Benchmarking Multimodal Large Language Models in Zero-shot and Few-shot Scenarios: Preliminary Results on Studying Christian Iconography

Gianmarco Spinaci1,2 ORCID , Lukas Klic2 ORCID and Giovanni Colavizza1,3 ORCID

  • 1 Department of Classical Philology and Italian Studies, University of Bologna, Bologna, Italy
  • 2 Villa i Tatti, The Harvard University Center for Italian Renaissance Studies, Firenze, Italy
  • 3 Department of Communication, University of Copenhagen, Copenhagen, Denmark

Permanent Link: https://doi.org/10.63744/oxWtm5MhhwBH

Published: 21 November 2025

Keywords: Multimodal Models, Large Language Models, Image Classification, Iconography

Abstract

This study evaluates the capabilities of multimodal large language models (LLMs) in the task of single-label classification of Christian iconography, focusing on their performance in zero-shot and few-shot settings across curated datasets.
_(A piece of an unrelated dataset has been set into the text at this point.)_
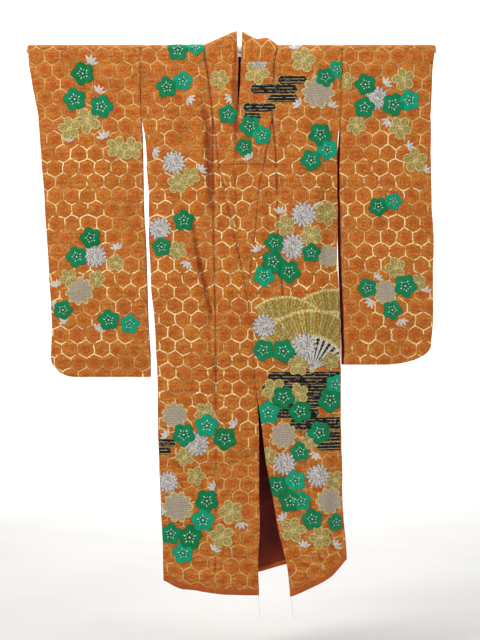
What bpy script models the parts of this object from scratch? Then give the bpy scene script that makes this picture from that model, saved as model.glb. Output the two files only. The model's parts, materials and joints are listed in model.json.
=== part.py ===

The goal was to assess whether general-purpose models, such as GPT-4o and Gemini 2.5, can interpret the Iconography, typically addressed by supervised classifiers, and evaluate their performance. Two research questions guided the analysis: (RQ1) How do multimodal LLMs perform on image classification of Christian saints? And (RQ2), how does performance vary when enriching input with contextual information or few-shot exemplars? We conducted a benchmarking study using three datasets supporting Iconclass natively: ArtDL, ICONCLASS, and Wikidata, filtered to include the top 10 most frequent classes. Models were tested under three conditions: (1) classification using class labels, (2) classification with Iconclass descriptions, and (3) few-shot learning with five exemplars. Results were compared against ResNet50 baselines fine-tuned on the same datasets. The findings show that Gemini-2.5 Pro and GPT-4o outperformed the ResNet50 baselines across the three configurations reaching peaks of 90.45% and 88.20% in ArtDL, respectively. Accuracy dropped significantly on the Wikidata dataset, suggesting model sensitivity to image size and metadata alignment. Enriching prompts with class descriptions generally improved zero-shot performance, while few-shot learning produced lower results, with only occasional and minimal increments in accuracy. We conclude that general-purpose multimodal LLMs are capable of classification in visually complex cultural heritage domains, even without specific fine-tuning. However, their performance is influenced by dataset consistency and the design of the prompts. These results support the application of LLMs as metadata curation tools in digital humanities workflows, suggesting future research on prompt optimization and the expansion of the study to other classification strategies and models.